Hope Fee is ok, typical when its just been finished and freshly painted!


----------



## davew (Apr 28, 2003)

As long as Fee is okay, the car can be reshelled.


----------



## stinky 32 (Oct 20, 2008)

hope fee's ok, quite gutted for you's guys


----------



## lightspeed (Jul 11, 2002)

You can see the kerb paint on the splitter.

Great photo sequence!!!

All long as no-ones hurt. Metal can be fixed easy.


----------



## Mookistar (Feb 5, 2004)

Wow. What pictures!!!


----------



## GavGTR (Jan 12, 2004)

Dam! 

Hows the driver doing, looks like the cage worked as expected which is good.

Although skidding along on your lid is not for the faint hearted!


----------



## wildboy (May 2, 2010)

Hope she's ok.


----------



## Simonh (May 24, 2002)

Assuming that fee is okay otherwise you wouldn't have posted the pics.

A real shame about the car,hope it won cost to much to get into another one.


----------



## Fuel Performance (Aug 31, 2010)

Hope the Driver is ok.


Nice Advert for BC & Ksport....  LOL ..... Are those ROTA aswell ?


----------



## glensR33 (Apr 7, 2008)

great shots, hope fee is ok dude


----------



## Adam Kindness (Jun 22, 2002)

No, not rota, no BC on the car (only TA series sponsor)


----------



## DINGER B (Jul 8, 2012)

What a shame.... What a stunning looking 32,hope the driver is ok.


----------



## TeCko (Mar 15, 2012)

Ouch that looks mad =(.
But very good photo shoots


----------



## Buzby (May 15, 2013)

As said hope the pilot is OK? and credit to the builder he certainly earned his money putting that 32 together.

Excellent photography as well, if that was me I would of photographed my feet while standing there with my mouth open in shock.


----------



## Adam Kindness (Jun 22, 2002)

the in car video






and another good view on the roll


----------



## moleman (Jun 3, 2002)

Adam,

Mark @ Abbey just showed me this on Saturday. Wow! Hope Fee is OK.

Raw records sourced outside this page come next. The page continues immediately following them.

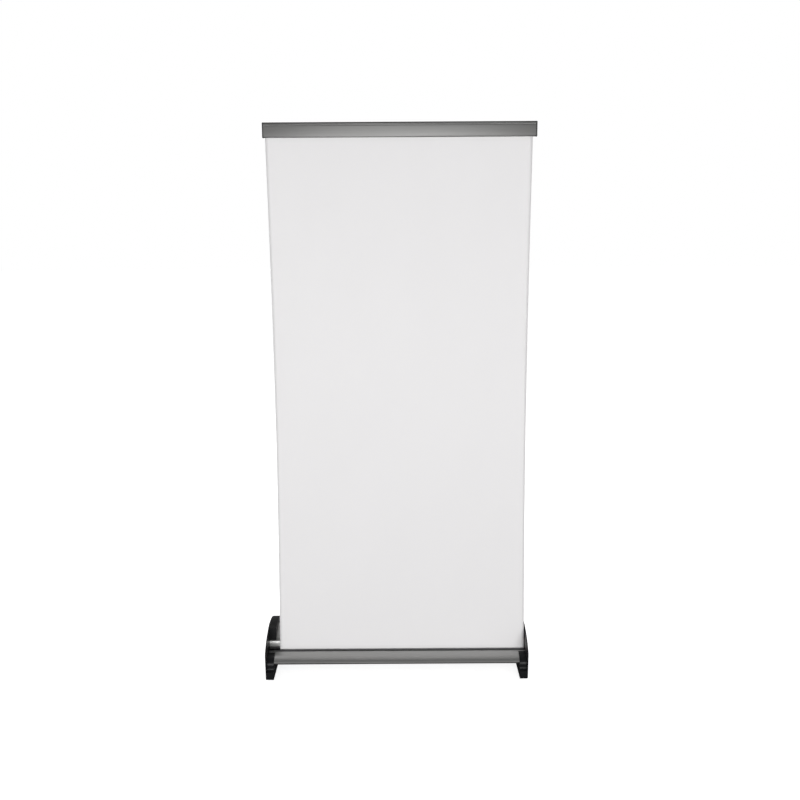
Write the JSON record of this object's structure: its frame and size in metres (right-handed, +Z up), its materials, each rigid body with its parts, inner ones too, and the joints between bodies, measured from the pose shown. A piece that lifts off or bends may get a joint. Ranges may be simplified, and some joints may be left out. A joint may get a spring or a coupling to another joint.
{
  "type": "roll-up banner stand",
  "caption": "Floor base with black end caps and a spring roller, a blank film banner drawn up to a clamping rail, and a telescopic pole behind it.",
  "frame": {"origin": "middle of the object's footprint, on the floor", "axes": "+X to the right along the banner, +Y to the back (the pole's side), +Z up"},
  "size_m": [1.063, 0.3052, 2.179],
  "materials": {
    "end_cap_plastic": "satin-gloss black moulded plastic",
    "fitting_plastic": "matt black moulded plastic",
    "guide_strip": "matt black extruded strip",
    "rubber": "matt black rubber",
    "shell_aluminium": "satin silver anodised, fine lengthwise lines",
    "tray_aluminium": "mill-finish aluminium",
    "rail_aluminium": "satin silver anodised, fine lengthwise lines",
    "roller_aluminium": "mill-finish tube",
    "pole_aluminium": "satin anodised tube",
    "screw_steel": "zinc-plated steel",
    "spindle_steel": "turned steel",
    "spring_steel": "oiled spring wire",
    "banner_film": "blank pale grey satin film"
  },
  "bodies": {
    "base": {"banner_panel": "banner_film", "base_tray": "tray_aluminium", "front_shell": "shell_aluminium", "left_bearing_block": "fitting_plastic", "left_cap_screw_belly": "screw_steel", "left_cap_screw_front": "screw_steel", "left_cap_screw_rear": "screw_steel", "left_cap_screw_top": "screw_steel", "left_end_cap": "end_cap_plastic", "left_front_foot_pad": "rubber", "left_rear_foot_pad": "rubber", "pole_lower_bush": "fitting_plastic", "pole_lower_tube": "pole_aluminium", "pole_socket": "fitting_plastic", "rear_shell": "shell_aluminium", "right_bearing_block": "fitting_plastic", "right_cap_screw_belly": "screw_steel", "right_cap_screw_front": "screw_steel", "right_cap_screw_rear": "screw_steel", "right_cap_screw_top": "screw_steel", "right_end_cap": "end_cap_plastic", "right_front_foot_pad": "rubber", "right_rear_foot_pad": "rubber", "slot_guide_front": "guide_strip", "slot_guide_rear": "guide_strip", "socket_screw_left": "screw_steel", "socket_screw_right": "screw_steel", "spring_spindle": "spindle_steel", "torsion_spring": "spring_steel"},
    "roller": {"roller_tube": "roller_aluminium", "idler_plug": "fitting_plastic", "drive_plug": "fitting_plastic", "spring_anchor": "fitting_plastic", "banner_roll": "banner_film"},
    "lower_collar": {"lower_lock_collar": "fitting_plastic"},
    "pole_middle": {"pole_middle_tube": "pole_aluminium", "pole_middle_bush": "fitting_plastic"},
    "upper_collar": {"upper_lock_collar": "fitting_plastic"},
    "pole_top": {"pole_top_tube": "pole_aluminium", "pole_top_bush": "fitting_plastic", "pole_tip": "fitting_plastic", "rail_back": "rail_aluminium", "rail_grip_strip": "rubber", "rail_end_cap_left": "fitting_plastic", "rail_end_cap_right": "fitting_plastic", "rail_pole_bracket": "fitting_plastic", "bracket_screw_left": "screw_steel", "bracket_screw_right": "screw_steel"},
    "rail_jaw": {"rail_front_jaw": "rail_aluminium"}
  },
  "joints": [
    {"name": "pole_middle_slide", "type": "slide", "parent": "base", "child": "pole_middle", "axis": [0, 0, 1], "range_m": [-0.6, 0], "deforming": ["banner_panel"]},
    {"name": "pole_top_slide", "type": "slide", "parent": "pole_middle", "child": "pole_top", "axis": [0, 0, 1], "range_m": [-0.6, 0]},
    {"name": "roller_turn", "type": "hinge", "parent": "base", "child": "roller", "pos_m": [0, -0.02356, 0.055], "axis": [1, 0, 0], "range_deg": [0, 3360]},
    {"name": "lower_collar_twist", "type": "hinge", "parent": "base", "child": "lower_collar", "pos_m": [-0.004, -0.00336, 0.833], "axis": [0, 0, 1], "range_deg": [0, 90]},
    {"name": "upper_collar_twist", "type": "hinge", "parent": "pole_middle", "child": "upper_collar", "pos_m": [-0.004, -0.00336, 1.493], "axis": [0, 0, 1], "range_deg": [0, 90]},
    {"name": "rail_jaw_open", "type": "hinge", "parent": "pole_top", "child": "rail_jaw", "pos_m": [0.02, -0.05236, 2.1725], "axis": [1, 0, 0], "range_deg": [-45, 0]}
  ],
  "couplings": [
    {"joint": "pole_top_slide", "follows": "pole_middle_slide", "ratio": 1},
    {"joint": "roller_turn", "follows": "pole_middle_slide", "rad_per_m": -97.561}
  ]
}
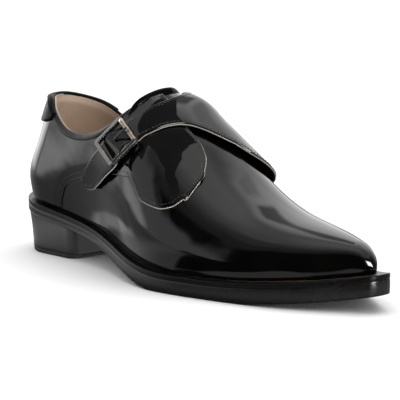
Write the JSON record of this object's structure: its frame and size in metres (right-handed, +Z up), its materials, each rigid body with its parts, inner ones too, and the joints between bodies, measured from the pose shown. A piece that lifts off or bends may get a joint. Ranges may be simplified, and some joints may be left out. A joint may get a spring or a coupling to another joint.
{
  "type": "monk strap shoe",
  "caption": "Black patent leather monk strap shoe for the right foot, with a pointed toe, a buckled strap, a welted sole and a low stacked heel.",
  "frame": {"origin": "on the floor under the middle of the shoe's bounding box", "axes": "+X towards the toe, along the shoe's length; +Y towards the inner (medial) side; +Z up"},
  "size_m": [0.3, 0.0945, 0.1128],
  "materials": {
    "patent_leather": "high gloss",
    "sole_edge": "burnished satin",
    "heel_rubber": "matt",
    "lining_leather": "soft matt",
    "buckle_metal": "polished gunmetal plating"
  },
  "bodies": {
    "root": {"outsole": "sole_edge", "welt": "sole_edge", "insole": "lining_leather", "heel_block": "sole_edge", "heel_top_lift": "heel_rubber", "upper": "patent_leather", "tongue": "patent_leather", "lateral_quarter": "patent_leather", "quarter_strap": "patent_leather", "heel_tab": "patent_leather", "buckle_frame": "buckle_metal", "buckle_prong": "buckle_metal"}
  },
  "joints": []
}
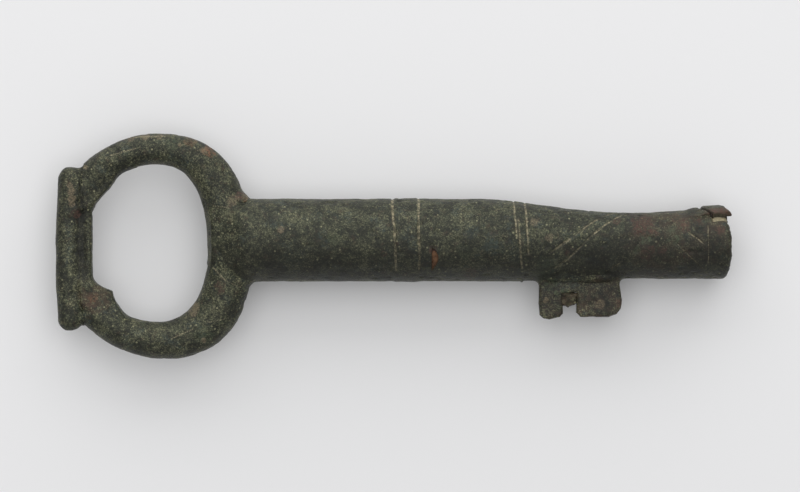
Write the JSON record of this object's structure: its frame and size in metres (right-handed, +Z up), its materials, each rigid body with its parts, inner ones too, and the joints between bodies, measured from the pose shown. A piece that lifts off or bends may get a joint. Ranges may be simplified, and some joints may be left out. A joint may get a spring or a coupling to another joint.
{
  "type": "key",
  "caption": "Corroded bronze key with a blind-bored round barrel, a ring bow closed by a cross bar, and a slotted bit for a pin lock.",
  "frame": {"origin": "centre of the bounding box's footprint, on the surface that the key lies on", "axes": "+X along the barrel towards its open mouth, +Y away from the bit, +Z up, across the key's flat side"},
  "size_m": [0.0798, 0.0266, 0.0099],
  "materials": {
    "barrel_bronze": "dark green-grey corroded bronze with pale speckle and red-brown patches",
    "bow_bronze": "dark green-grey corroded bronze, handled smooth",
    "bit_bronze": "dark corroded bronze, browner and rougher",
    "braze_metal": "brown-gold earthy seam metal, rough",
    "burial_crust": "dry brown earth and corrosion"
  },
  "bodies": {
    "root": {"barrel": "barrel_bronze", "bow_ring": "bow_bronze", "bow_bar": "bow_bronze", "bit": "bit_bronze", "slot_crust": "burial_crust", "bow_bead_upper": "braze_metal", "bow_bead_lower": "braze_metal", "bar_bead_upper": "braze_metal", "bar_bead_lower": "braze_metal", "bit_bead_front": "braze_metal", "bit_bead_back": "braze_metal"}
  },
  "joints": []
}
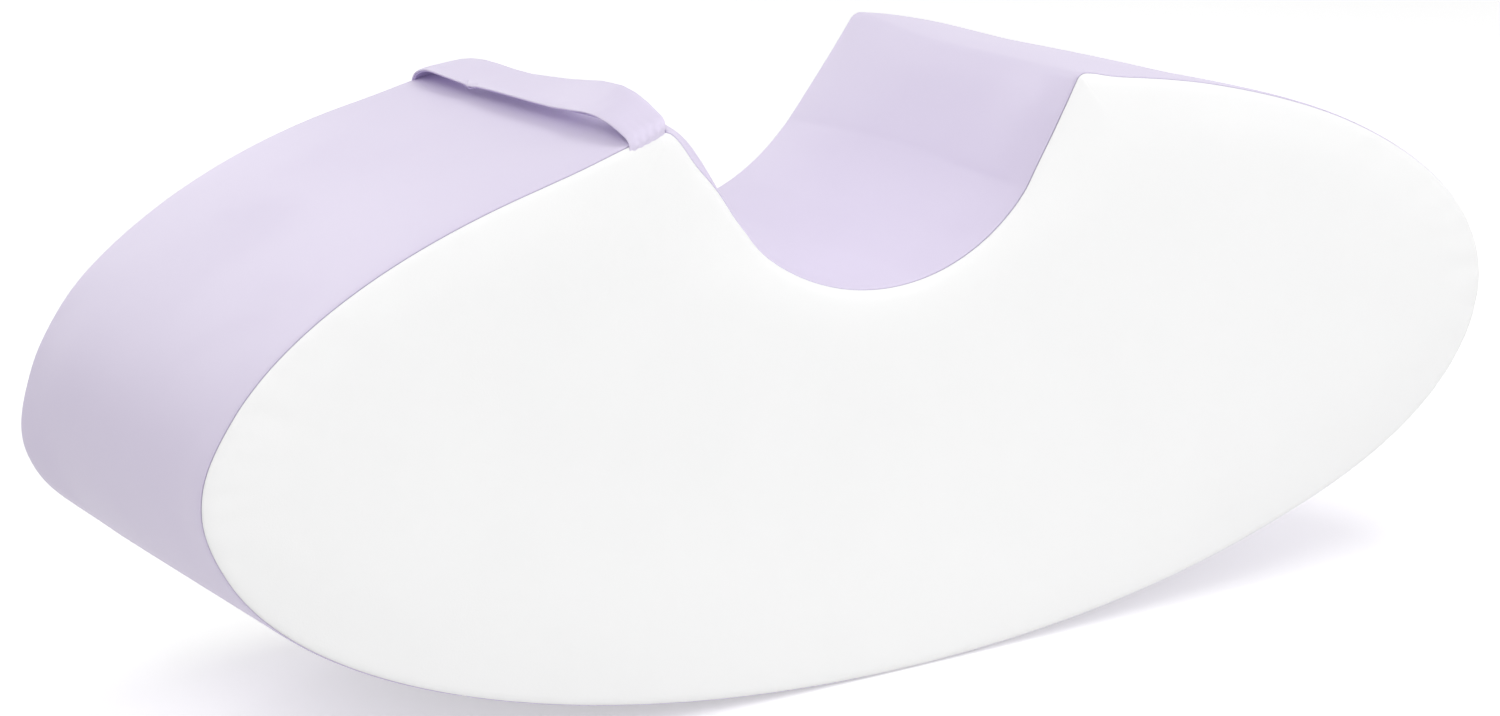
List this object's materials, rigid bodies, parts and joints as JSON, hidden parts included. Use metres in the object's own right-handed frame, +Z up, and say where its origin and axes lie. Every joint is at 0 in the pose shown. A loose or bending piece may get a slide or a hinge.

Still hope to see you at Knockhill in July.


----------



## Big Geo (Jun 1, 2007)

Brilliant shots of the roll... Really glad she is ok


----------



## Fee Kindness (Oct 23, 2006)

I'm fine!


----------



## Simonh (May 24, 2002)

you have to say it was great work by the marshalls.


----------



## Ja5on (Nov 18, 2009)

gutted car was looking so good.

Glad fee's ok though


----------



## chuckle2012 (Jun 30, 2012)

ouch!


----------